Architecture for AI systems must accommodate two fundamentally different workloads: training (batch, compute-intensive, experimental) and serving (real-time, latency-sensitive, production-grade). Most AI architecture failures come from treating these as one system or from building serving infrastructure before the model is validated. This guide covers the key architecture decisions, how to document them, and the trade-offs involved.

System Decomposition

An AI system typically decomposes into five subsystems:

Data ingestion and preparation - Collects raw data, validates it, transforms it, and stores it in a format suitable for training and serving. This subsystem must handle both batch (historical data) and streaming (real-time events) data sources.

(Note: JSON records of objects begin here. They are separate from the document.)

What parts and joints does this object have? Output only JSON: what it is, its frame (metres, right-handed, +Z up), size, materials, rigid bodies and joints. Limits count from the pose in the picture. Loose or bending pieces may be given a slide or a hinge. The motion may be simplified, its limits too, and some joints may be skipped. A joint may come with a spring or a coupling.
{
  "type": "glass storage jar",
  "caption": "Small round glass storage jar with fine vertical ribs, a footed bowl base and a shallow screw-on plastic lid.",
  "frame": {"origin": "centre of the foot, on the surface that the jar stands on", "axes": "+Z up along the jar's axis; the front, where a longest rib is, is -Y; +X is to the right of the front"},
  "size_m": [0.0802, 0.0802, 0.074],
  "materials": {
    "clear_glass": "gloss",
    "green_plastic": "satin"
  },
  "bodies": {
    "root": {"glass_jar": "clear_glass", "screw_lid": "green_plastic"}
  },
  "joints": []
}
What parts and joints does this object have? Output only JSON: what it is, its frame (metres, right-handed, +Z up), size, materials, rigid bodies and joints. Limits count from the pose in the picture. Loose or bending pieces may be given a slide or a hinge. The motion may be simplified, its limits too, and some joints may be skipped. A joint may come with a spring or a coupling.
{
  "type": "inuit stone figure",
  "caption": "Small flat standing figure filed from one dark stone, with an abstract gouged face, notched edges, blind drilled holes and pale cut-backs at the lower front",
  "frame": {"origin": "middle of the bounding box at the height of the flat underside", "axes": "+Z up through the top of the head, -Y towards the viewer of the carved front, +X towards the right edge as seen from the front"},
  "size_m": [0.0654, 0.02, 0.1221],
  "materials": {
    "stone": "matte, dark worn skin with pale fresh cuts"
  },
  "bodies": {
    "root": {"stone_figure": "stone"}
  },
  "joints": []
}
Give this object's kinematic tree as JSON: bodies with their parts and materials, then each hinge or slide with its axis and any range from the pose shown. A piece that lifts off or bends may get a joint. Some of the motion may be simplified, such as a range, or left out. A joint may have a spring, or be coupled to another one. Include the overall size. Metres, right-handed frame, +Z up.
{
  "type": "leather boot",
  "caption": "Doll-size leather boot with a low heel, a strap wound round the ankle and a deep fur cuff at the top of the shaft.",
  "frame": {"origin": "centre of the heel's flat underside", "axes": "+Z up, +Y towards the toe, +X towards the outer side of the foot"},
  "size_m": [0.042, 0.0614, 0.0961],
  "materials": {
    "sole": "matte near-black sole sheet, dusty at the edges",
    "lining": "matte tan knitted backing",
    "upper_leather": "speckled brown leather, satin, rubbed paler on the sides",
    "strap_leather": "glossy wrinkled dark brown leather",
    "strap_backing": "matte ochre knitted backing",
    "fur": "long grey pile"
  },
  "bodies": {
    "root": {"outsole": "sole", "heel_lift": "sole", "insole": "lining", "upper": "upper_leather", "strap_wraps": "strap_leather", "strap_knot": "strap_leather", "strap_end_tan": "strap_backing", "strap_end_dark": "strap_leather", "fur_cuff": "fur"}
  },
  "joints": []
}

Feature engineering and storage - Transforms raw data into features, stores feature definitions for reuse, and serves features at inference time with consistent logic. A feature store (Feast, Tecton, Vertex Feature Store) addresses the training-serving skew problem by ensuring the same feature computation runs in both contexts.

Training and experimentation - Runs experiments, trains models, evaluates performance, and registers validated models. This subsystem is batch-oriented, GPU-intensive, and managed by data scientists. It must support experiment tracking, hyperparameter tuning, and reproducibility.

Model serving - Serves predictions in real-time or batch. This is the production-facing subsystem and must meet latency, throughput, and availability SLAs. It includes model loading, request preprocessing, inference, postprocessing, and response formatting.

Monitoring and feedback - Tracks model performance in production, detects data and concept drift, captures ground truth labels when available, and triggers retraining when performance degrades.

Key Architecture Decisions

Batch vs Real-Time Serving

Batch inference precomputes predictions on a schedule and stores results for lookup. Use batch when predictions are needed for a known set of inputs (e.g., daily product recommendations for all users) and latency tolerance is high (minutes to hours).

Real-time inference computes predictions on demand. Use real-time when inputs are unknown in advance (e.g., classifying a just-received email) or when freshness matters (e.g., fraud detection on a transaction in progress).

Near-real-time combines both: batch-compute features periodically, then combine with real-time features at inference time. This is common for recommendation systems where user profiles are batch-computed but session behavior is real-time.

Document this decision in an ADR with the latency requirements, throughput requirements, cost constraints, and data freshness needs that drove the choice.

Monolith vs Microservices

For early-stage AI products, a monolith is usually the right choice. The overhead of managing multiple services, network calls, and distributed tracing is not justified when the team is still iterating on the model and the data pipeline. A monolith with clear internal module boundaries can be decomposed later.

Decompose into microservices when: different components need to scale independently (e.g., the serving layer scales with traffic while the training pipeline scales with data volume), different teams own different components, or components have different deployment cadences.

Embedding Models vs API-Based Models

Self-hosted models give full control over latency, cost, and data privacy but require infrastructure management. Use self-hosted when latency SLAs are strict (under 50ms), data cannot leave your infrastructure, or per-prediction cost at scale makes API pricing prohibitive.

API-based models (OpenAI, Anthropic, Google) reduce infrastructure burden but introduce latency variability, vendor dependency, and data transmission concerns. Use API-based models for prototyping, low-volume use cases, or when the API provider offers capabilities that are impractical to replicate.

Document the decision with cost projections at current and projected volumes, latency benchmarks, and a risk assessment for vendor dependency.

Architecture Documentation

Use Architecture Decision Records for every significant decision. Beyond ADRs, maintain:

Context diagrams showing the AI system’s boundaries and its interactions with external systems (data sources, downstream consumers, monitoring tools).

Data flow diagrams tracing data from source through ingestion, feature engineering, training, and serving. These diagrams are essential for debugging data quality issues and for compliance reviews.

Deployment diagrams showing how components are deployed across infrastructure (Kubernetes clusters, managed services, GPU instances). Include autoscaling policies and failover mechanisms.

Common Anti-Patterns

The notebook-to-production pipeline - Deploying Jupyter notebooks directly as serving code. Notebooks are for exploration, not production. Extract validated logic into tested Python modules.

The shared database - Training and serving reading from the same database. Training queries (full table scans) interfere with serving queries (low-latency lookups). Separate the data stores.

The big bang deployment - Replacing the entire system with a new model version in one step. Use canary deployments, shadow mode, or A/B tests to validate new models in production before full rollout.